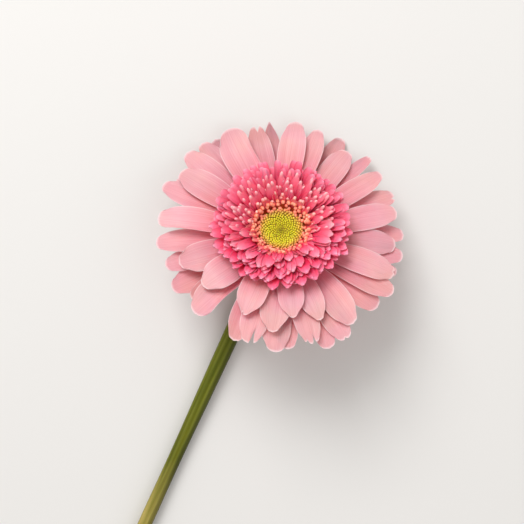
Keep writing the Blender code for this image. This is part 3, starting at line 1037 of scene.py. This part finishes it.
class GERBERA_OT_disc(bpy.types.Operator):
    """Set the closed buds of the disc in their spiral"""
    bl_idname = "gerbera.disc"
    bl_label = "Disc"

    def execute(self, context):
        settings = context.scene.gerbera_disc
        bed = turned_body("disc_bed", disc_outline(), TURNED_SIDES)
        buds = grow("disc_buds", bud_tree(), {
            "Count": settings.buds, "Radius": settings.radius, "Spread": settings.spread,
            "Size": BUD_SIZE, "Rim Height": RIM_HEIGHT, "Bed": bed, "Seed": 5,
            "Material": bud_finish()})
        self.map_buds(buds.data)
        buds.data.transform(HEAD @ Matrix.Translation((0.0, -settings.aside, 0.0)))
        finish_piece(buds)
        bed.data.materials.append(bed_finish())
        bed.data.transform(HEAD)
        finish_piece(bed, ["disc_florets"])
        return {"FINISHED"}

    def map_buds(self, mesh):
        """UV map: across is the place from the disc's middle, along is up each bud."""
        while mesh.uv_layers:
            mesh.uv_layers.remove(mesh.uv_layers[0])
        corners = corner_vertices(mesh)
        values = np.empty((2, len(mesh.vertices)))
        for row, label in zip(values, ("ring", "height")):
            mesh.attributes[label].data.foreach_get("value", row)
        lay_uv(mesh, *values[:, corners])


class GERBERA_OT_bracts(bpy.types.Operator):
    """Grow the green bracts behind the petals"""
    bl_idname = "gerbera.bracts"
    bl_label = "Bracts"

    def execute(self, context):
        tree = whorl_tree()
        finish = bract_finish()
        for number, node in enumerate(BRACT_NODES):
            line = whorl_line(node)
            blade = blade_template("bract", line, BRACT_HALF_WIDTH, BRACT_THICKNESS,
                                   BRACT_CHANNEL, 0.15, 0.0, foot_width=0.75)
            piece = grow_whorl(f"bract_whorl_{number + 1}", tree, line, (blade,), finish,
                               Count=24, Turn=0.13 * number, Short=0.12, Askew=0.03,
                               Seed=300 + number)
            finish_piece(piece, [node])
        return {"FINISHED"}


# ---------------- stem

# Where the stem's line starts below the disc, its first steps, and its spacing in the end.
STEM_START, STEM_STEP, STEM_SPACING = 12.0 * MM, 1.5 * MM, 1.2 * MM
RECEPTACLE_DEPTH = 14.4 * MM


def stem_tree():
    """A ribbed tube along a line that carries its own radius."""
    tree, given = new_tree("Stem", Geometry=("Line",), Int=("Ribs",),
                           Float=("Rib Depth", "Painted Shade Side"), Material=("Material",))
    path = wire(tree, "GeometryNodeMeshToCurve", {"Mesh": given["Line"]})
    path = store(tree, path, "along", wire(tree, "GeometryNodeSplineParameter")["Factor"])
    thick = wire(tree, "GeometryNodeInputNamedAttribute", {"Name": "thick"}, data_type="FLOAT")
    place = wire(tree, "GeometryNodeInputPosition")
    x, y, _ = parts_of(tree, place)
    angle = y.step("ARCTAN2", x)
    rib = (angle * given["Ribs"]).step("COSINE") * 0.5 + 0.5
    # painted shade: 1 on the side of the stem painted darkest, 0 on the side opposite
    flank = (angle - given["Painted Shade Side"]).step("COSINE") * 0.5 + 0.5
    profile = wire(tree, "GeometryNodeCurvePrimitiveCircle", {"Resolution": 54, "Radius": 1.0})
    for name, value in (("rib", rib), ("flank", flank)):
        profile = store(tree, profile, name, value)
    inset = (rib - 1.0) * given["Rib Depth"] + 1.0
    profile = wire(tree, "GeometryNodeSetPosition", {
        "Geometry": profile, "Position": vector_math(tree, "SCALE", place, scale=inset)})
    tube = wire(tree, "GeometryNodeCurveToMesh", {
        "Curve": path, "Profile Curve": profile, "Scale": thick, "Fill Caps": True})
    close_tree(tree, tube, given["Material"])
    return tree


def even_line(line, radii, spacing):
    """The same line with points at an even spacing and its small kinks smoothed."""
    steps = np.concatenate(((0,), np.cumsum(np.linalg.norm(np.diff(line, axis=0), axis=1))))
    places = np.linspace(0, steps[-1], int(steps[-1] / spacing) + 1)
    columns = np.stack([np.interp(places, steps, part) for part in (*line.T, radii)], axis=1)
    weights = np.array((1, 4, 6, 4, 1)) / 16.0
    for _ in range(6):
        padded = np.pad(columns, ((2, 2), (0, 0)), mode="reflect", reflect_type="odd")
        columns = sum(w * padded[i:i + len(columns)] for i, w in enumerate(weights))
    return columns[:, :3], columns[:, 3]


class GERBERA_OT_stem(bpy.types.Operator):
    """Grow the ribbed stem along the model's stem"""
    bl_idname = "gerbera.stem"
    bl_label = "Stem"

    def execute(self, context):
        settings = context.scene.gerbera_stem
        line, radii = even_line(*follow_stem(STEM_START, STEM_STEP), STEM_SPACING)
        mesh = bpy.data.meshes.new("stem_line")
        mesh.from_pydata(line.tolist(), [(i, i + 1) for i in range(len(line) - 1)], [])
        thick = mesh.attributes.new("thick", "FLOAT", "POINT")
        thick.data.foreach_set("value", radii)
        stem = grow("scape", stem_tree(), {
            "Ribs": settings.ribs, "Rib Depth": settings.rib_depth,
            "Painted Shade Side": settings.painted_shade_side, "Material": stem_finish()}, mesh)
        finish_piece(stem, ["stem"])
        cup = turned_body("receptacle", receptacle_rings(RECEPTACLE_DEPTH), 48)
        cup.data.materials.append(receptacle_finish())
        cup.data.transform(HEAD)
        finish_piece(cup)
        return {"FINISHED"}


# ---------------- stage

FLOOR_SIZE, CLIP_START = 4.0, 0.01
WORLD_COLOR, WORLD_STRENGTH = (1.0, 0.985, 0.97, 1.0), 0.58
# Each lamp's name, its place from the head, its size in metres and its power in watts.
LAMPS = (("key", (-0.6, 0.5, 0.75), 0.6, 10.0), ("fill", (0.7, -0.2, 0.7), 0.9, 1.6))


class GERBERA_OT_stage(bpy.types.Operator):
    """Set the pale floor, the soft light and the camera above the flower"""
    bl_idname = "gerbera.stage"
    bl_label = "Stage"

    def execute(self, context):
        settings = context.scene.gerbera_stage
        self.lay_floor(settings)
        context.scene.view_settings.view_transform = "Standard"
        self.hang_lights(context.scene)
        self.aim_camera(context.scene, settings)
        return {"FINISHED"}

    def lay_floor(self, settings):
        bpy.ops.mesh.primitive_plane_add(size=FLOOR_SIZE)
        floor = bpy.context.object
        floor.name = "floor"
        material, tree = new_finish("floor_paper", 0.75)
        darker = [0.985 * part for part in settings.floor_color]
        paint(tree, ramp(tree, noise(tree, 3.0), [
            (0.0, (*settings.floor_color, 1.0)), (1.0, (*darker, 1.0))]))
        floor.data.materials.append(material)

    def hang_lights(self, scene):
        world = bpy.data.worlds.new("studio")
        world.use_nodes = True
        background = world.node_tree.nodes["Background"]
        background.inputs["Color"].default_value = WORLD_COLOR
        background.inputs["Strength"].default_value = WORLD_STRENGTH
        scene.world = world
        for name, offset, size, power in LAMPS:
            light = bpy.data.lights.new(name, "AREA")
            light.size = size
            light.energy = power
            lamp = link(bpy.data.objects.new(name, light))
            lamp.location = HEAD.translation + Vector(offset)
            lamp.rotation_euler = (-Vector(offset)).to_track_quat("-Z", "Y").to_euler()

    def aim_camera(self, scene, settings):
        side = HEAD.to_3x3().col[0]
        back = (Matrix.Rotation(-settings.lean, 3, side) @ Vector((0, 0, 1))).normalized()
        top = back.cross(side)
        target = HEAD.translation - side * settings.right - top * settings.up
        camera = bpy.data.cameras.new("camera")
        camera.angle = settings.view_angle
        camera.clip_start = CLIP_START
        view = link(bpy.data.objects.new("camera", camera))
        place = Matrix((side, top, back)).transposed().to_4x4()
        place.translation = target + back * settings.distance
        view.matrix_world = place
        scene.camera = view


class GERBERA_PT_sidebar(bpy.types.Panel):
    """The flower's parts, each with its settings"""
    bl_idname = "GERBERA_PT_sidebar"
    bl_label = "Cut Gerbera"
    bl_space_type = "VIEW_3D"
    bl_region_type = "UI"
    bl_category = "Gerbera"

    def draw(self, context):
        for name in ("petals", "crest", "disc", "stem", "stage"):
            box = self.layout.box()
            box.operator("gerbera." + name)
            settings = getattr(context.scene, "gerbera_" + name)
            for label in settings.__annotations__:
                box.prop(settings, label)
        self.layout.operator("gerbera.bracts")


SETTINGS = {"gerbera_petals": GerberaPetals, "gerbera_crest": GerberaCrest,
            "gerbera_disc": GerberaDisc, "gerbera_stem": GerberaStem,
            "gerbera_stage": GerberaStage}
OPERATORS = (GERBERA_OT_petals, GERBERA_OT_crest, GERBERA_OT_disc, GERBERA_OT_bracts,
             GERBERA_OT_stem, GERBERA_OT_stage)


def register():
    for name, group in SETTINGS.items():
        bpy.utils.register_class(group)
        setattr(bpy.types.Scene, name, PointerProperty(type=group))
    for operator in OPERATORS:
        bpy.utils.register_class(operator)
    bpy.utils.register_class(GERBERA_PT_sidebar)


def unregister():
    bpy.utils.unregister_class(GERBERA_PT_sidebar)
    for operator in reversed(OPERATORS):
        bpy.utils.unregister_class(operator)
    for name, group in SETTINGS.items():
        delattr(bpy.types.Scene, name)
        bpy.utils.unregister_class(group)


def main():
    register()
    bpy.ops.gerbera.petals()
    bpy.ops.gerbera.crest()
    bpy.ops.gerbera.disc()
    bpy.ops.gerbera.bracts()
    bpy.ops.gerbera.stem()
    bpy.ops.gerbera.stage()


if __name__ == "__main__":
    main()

---

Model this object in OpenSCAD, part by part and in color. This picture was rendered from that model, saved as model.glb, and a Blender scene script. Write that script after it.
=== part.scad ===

THE PROBLEM — Work out how many lines in the entries hold the string "model". Your answer should consist solely of that number.

CORRECT RESPONSE — 2